» Task details
Everything from the line with "solids = [solid" through the line with "bpy.data.objects.remove(obj)" should be repeated exactly, both of those lines included, and nothing else.

== Material provided

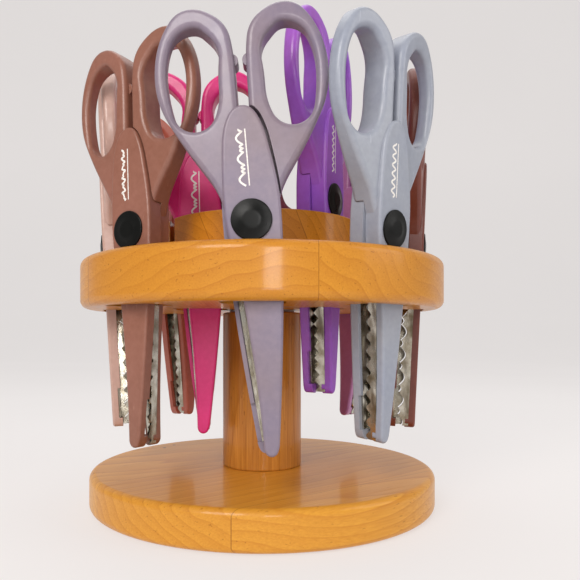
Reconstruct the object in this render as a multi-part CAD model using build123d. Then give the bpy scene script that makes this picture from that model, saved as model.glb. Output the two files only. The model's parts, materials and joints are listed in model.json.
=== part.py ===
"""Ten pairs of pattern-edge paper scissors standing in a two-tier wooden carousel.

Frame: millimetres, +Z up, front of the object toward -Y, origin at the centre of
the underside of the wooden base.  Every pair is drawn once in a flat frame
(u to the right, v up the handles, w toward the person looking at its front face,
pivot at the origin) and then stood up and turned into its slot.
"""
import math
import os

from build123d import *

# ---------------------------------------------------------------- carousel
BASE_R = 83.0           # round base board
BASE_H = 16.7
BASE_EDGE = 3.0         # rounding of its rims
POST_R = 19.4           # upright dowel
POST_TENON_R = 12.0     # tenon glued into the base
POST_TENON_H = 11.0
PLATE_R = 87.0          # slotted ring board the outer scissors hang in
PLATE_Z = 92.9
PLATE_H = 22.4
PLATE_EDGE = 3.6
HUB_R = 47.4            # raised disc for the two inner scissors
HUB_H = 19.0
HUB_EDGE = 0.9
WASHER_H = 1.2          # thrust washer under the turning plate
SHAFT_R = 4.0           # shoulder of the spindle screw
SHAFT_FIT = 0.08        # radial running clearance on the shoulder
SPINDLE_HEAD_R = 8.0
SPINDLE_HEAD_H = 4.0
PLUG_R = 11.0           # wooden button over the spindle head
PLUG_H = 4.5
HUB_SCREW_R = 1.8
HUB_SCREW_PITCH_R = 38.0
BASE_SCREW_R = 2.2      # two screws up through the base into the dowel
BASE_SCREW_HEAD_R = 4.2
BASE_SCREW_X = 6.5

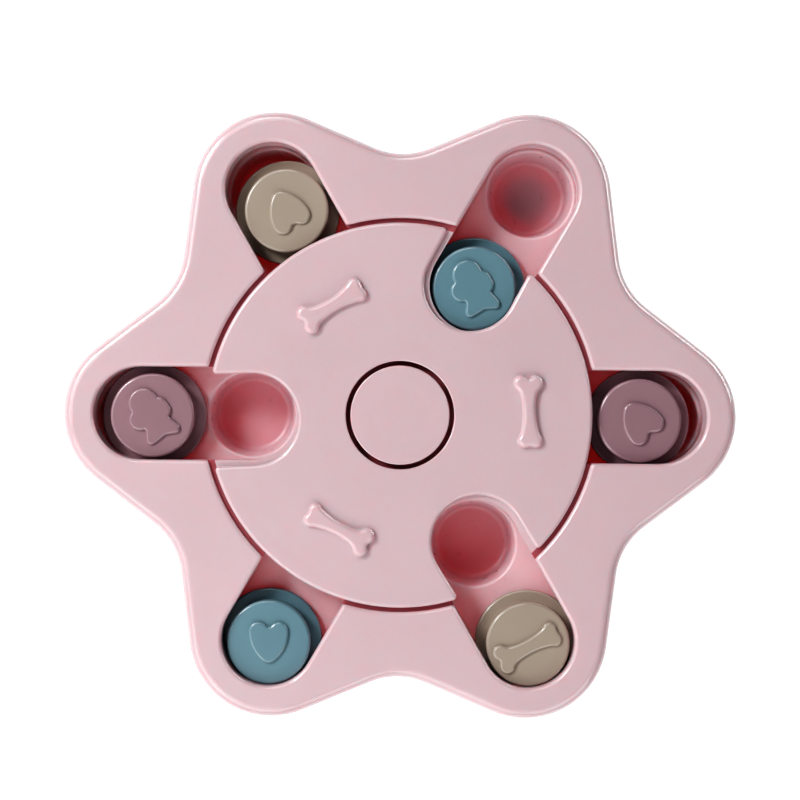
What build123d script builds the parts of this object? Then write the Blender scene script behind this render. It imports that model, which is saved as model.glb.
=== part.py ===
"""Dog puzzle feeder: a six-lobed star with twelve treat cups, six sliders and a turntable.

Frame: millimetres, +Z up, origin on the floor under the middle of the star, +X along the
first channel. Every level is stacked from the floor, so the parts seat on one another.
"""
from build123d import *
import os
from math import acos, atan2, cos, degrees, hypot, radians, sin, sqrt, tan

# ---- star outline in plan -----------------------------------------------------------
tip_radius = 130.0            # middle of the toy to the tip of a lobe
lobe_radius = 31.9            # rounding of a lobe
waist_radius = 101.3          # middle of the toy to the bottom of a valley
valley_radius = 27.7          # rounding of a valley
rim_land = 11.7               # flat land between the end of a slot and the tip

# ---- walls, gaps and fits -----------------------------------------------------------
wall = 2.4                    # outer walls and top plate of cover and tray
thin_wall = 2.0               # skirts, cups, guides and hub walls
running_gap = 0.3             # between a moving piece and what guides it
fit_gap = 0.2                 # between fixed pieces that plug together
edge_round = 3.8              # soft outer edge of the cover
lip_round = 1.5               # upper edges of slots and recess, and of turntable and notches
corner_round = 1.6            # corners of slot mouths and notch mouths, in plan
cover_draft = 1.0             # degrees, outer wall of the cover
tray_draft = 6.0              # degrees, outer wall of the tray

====
== Material provided

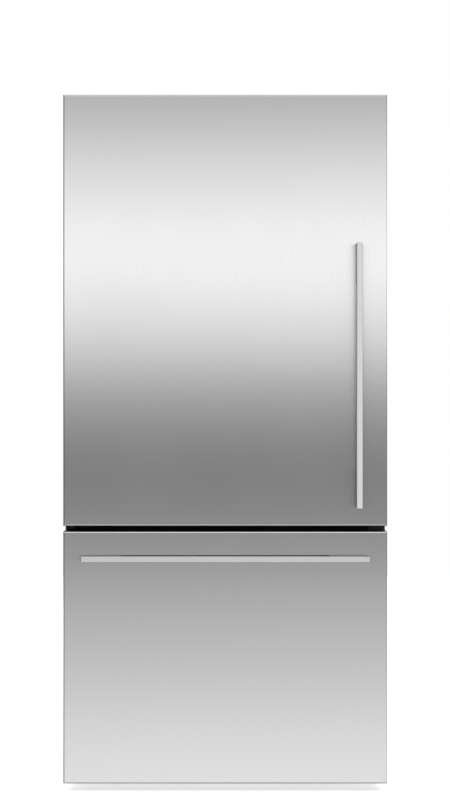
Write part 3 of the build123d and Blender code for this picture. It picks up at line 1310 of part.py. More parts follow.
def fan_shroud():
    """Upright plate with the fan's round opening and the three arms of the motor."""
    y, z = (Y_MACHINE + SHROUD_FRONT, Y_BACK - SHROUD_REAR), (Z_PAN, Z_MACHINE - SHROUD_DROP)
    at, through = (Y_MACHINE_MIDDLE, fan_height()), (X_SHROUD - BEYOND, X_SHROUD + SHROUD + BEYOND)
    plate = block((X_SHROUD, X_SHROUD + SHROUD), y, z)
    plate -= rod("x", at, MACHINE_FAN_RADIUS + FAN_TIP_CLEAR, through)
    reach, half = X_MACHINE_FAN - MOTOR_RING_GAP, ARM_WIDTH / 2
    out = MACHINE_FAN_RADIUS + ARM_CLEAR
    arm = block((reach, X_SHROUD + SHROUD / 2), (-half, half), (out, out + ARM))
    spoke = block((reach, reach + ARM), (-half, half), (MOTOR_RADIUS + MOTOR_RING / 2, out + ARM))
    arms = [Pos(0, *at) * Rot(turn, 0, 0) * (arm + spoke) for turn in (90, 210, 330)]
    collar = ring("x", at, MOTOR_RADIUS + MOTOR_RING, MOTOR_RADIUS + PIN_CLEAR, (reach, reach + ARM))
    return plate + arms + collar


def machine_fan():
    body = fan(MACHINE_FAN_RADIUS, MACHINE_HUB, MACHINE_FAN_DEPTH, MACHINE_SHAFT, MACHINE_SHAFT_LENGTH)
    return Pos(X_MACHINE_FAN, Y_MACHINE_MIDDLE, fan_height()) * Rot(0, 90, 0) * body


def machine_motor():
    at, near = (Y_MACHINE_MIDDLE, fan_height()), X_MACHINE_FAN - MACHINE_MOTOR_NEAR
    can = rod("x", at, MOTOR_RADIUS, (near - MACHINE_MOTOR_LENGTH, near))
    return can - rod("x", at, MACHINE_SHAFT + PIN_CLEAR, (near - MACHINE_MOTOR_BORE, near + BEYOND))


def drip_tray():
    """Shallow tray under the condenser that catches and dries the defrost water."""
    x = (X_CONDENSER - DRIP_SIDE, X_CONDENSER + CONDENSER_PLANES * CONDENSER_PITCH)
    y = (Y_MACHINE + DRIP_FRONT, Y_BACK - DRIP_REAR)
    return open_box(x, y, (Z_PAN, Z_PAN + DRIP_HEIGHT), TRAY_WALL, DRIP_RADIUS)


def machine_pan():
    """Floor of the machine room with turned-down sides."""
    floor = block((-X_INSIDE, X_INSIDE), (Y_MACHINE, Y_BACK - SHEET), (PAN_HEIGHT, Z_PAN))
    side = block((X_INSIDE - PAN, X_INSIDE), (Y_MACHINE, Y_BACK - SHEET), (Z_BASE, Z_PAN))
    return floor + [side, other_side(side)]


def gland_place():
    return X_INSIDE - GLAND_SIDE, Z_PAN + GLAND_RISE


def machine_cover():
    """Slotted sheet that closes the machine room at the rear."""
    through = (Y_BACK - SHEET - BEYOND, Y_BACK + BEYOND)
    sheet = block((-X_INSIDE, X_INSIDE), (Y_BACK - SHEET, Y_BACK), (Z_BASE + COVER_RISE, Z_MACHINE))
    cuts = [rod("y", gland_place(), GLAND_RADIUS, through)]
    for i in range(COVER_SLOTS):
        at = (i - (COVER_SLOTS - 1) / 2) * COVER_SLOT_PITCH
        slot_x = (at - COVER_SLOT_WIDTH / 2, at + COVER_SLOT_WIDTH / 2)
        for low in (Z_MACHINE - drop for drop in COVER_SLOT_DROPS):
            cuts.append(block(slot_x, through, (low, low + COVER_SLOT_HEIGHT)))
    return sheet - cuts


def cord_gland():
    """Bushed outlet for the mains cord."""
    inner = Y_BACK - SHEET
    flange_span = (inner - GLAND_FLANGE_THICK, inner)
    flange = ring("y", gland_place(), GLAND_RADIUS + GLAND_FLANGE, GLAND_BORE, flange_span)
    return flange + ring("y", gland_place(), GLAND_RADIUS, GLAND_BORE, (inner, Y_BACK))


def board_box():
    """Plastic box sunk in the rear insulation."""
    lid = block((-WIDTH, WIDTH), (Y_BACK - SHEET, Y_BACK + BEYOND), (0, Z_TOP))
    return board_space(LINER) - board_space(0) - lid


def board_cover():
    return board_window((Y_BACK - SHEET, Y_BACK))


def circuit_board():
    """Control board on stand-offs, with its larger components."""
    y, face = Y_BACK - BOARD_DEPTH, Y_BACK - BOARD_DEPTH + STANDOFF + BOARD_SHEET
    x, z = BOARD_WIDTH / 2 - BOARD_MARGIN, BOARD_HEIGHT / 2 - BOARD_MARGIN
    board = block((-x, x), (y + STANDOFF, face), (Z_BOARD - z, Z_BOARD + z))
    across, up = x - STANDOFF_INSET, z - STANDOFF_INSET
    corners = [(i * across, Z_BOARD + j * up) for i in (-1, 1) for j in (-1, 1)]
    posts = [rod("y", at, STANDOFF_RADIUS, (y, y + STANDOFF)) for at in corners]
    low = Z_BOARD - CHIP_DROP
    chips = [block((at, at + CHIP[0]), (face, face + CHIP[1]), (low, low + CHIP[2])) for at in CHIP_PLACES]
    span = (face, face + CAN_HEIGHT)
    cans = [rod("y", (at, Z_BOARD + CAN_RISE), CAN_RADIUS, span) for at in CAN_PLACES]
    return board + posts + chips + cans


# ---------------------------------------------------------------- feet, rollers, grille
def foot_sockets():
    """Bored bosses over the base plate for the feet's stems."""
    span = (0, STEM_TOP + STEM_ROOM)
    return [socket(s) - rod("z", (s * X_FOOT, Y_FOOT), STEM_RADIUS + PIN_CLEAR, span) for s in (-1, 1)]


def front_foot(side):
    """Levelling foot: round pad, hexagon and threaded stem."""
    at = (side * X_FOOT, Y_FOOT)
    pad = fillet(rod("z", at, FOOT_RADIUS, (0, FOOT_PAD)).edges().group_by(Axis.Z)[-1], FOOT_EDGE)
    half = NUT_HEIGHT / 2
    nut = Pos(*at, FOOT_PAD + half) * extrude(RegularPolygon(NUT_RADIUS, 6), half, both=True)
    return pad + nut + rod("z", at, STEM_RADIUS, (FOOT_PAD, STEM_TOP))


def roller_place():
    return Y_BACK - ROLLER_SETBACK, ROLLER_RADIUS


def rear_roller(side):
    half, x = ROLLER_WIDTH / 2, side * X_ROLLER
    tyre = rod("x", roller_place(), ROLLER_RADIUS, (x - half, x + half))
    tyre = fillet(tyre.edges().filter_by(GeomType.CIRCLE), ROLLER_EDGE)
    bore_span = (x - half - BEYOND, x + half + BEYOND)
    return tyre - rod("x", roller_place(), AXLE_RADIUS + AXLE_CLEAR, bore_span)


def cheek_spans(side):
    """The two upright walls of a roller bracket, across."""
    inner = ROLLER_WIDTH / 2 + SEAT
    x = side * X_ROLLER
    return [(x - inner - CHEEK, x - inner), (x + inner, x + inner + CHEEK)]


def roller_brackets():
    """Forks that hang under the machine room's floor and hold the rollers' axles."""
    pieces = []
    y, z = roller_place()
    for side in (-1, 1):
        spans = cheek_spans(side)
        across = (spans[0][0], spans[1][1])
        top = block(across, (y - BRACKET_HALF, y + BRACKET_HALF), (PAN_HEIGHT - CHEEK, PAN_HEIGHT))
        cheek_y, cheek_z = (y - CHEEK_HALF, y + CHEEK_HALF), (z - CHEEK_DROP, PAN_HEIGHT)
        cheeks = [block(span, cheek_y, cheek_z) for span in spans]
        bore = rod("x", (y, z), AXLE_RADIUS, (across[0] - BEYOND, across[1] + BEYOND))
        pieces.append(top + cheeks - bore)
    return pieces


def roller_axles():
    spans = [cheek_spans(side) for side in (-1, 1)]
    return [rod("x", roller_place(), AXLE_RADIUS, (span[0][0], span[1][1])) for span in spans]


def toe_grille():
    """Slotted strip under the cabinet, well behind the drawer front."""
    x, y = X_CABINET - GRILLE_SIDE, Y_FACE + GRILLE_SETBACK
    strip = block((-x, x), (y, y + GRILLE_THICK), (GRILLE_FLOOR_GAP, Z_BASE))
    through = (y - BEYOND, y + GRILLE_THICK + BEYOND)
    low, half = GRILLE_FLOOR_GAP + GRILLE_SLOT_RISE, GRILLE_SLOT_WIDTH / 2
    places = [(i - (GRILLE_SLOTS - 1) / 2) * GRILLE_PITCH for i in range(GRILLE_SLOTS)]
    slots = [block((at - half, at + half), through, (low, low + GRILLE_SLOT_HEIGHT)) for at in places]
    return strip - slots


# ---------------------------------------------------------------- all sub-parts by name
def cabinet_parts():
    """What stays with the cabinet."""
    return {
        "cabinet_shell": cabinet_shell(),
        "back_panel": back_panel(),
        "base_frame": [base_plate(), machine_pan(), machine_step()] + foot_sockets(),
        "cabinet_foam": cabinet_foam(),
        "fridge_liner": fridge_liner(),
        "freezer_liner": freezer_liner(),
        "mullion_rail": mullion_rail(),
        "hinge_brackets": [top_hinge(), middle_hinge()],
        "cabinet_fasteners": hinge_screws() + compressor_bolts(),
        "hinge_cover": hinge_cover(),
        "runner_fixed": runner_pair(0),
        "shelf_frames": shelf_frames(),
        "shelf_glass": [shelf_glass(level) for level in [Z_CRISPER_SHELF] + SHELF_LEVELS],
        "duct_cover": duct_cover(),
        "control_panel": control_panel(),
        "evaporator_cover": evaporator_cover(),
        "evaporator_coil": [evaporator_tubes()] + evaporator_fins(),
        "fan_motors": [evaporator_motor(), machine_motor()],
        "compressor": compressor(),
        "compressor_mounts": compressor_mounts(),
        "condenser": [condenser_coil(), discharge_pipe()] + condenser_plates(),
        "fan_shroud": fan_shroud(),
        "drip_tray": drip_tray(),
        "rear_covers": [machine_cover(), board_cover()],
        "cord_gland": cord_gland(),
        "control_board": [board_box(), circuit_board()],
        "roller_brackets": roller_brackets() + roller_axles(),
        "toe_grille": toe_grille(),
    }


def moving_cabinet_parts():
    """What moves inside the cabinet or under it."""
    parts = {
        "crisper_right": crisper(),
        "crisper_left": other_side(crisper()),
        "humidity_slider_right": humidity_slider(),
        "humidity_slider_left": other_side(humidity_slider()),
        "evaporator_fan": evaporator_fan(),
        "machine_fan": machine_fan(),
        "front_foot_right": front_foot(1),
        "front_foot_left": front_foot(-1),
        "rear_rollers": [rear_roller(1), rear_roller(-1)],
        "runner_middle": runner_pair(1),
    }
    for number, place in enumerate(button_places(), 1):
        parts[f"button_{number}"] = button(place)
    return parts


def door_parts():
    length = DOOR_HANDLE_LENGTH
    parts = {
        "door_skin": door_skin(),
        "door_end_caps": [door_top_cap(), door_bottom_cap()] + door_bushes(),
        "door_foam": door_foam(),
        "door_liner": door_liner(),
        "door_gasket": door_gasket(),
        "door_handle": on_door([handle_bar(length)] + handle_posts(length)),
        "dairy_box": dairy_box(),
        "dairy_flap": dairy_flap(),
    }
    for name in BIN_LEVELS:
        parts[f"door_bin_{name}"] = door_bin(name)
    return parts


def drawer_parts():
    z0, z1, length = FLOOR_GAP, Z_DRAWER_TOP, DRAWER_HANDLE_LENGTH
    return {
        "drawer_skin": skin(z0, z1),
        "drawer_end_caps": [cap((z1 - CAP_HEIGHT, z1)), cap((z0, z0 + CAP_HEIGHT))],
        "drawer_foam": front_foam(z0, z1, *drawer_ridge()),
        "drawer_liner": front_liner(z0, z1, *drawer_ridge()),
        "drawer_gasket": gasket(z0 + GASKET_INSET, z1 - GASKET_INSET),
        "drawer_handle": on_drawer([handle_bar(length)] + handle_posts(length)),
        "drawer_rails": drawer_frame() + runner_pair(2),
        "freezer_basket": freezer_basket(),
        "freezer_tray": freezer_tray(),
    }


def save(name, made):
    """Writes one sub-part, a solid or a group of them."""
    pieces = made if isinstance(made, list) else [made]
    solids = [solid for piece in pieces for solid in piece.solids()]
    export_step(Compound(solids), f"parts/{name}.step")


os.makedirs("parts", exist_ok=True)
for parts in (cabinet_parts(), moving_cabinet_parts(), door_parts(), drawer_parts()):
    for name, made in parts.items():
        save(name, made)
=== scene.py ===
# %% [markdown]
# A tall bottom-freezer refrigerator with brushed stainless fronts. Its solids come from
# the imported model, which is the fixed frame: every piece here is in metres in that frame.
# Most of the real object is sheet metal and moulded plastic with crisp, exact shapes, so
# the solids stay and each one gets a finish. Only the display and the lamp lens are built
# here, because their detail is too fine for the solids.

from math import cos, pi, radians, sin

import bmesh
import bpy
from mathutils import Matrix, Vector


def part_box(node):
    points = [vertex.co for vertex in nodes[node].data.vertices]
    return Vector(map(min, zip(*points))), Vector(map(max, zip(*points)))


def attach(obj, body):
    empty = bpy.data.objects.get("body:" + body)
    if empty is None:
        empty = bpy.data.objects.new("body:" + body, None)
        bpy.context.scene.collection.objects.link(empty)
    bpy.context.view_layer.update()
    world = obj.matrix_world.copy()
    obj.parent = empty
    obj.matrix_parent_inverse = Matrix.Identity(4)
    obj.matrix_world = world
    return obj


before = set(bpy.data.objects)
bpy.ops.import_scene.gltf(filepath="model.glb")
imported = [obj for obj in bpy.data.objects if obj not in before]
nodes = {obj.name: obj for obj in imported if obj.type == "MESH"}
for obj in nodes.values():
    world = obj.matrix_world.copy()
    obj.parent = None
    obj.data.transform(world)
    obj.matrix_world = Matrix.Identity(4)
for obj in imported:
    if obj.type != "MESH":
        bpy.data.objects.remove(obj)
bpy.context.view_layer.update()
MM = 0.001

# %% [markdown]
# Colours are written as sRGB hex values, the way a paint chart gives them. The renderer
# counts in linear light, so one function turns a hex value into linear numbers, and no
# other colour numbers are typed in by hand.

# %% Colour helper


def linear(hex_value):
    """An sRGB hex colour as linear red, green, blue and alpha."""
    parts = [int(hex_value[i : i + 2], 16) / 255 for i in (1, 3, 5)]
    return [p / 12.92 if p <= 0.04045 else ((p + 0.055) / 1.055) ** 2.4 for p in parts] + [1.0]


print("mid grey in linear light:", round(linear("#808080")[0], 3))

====

» Complete answer
    solids = [solid for piece in pieces for solid in piece.solids()]
    export_step(Compound(solids), f"parts/{name}.step")


os.makedirs("parts", exist_ok=True)
for parts in (cabinet_parts(), moving_cabinet_parts(), door_parts(), drawer_parts()):
    for name, made in parts.items():
        save(name, made)
=== scene.py ===
# %% [markdown]
# A tall bottom-freezer refrigerator with brushed stainless fronts. Its solids come from
# the imported model, which is the fixed frame: every piece here is in metres in that frame.
# Most of the real object is sheet metal and moulded plastic with crisp, exact shapes, so
# the solids stay and each one gets a finish. Only the display and the lamp lens are built
# here, because their detail is too fine for the solids.

from math import cos, pi, radians, sin

import bmesh
import bpy
from mathutils import Matrix, Vector


def part_box(node):
    points = [vertex.co for vertex in nodes[node].data.vertices]
    return Vector(map(min, zip(*points))), Vector(map(max, zip(*points)))


def attach(obj, body):
    empty = bpy.data.objects.get("body:" + body)
    if empty is None:
        empty = bpy.data.objects.new("body:" + body, None)
        bpy.context.scene.collection.objects.link(empty)
    bpy.context.view_layer.update()
    world = obj.matrix_world.copy()
    obj.parent = empty
    obj.matrix_parent_inverse = Matrix.Identity(4)
    obj.matrix_world = world
    return obj


before = set(bpy.data.objects)
bpy.ops.import_scene.gltf(filepath="model.glb")
imported = [obj for obj in bpy.data.objects if obj not in before]
nodes = {obj.name: obj for obj in imported if obj.type == "MESH"}
for obj in nodes.values():
    world = obj.matrix_world.copy()
    obj.parent = None
    obj.data.transform(world)
    obj.matrix_world = Matrix.Identity(4)
for obj in imported:
    if obj.type != "MESH":
        bpy.data.objects.remove(obj)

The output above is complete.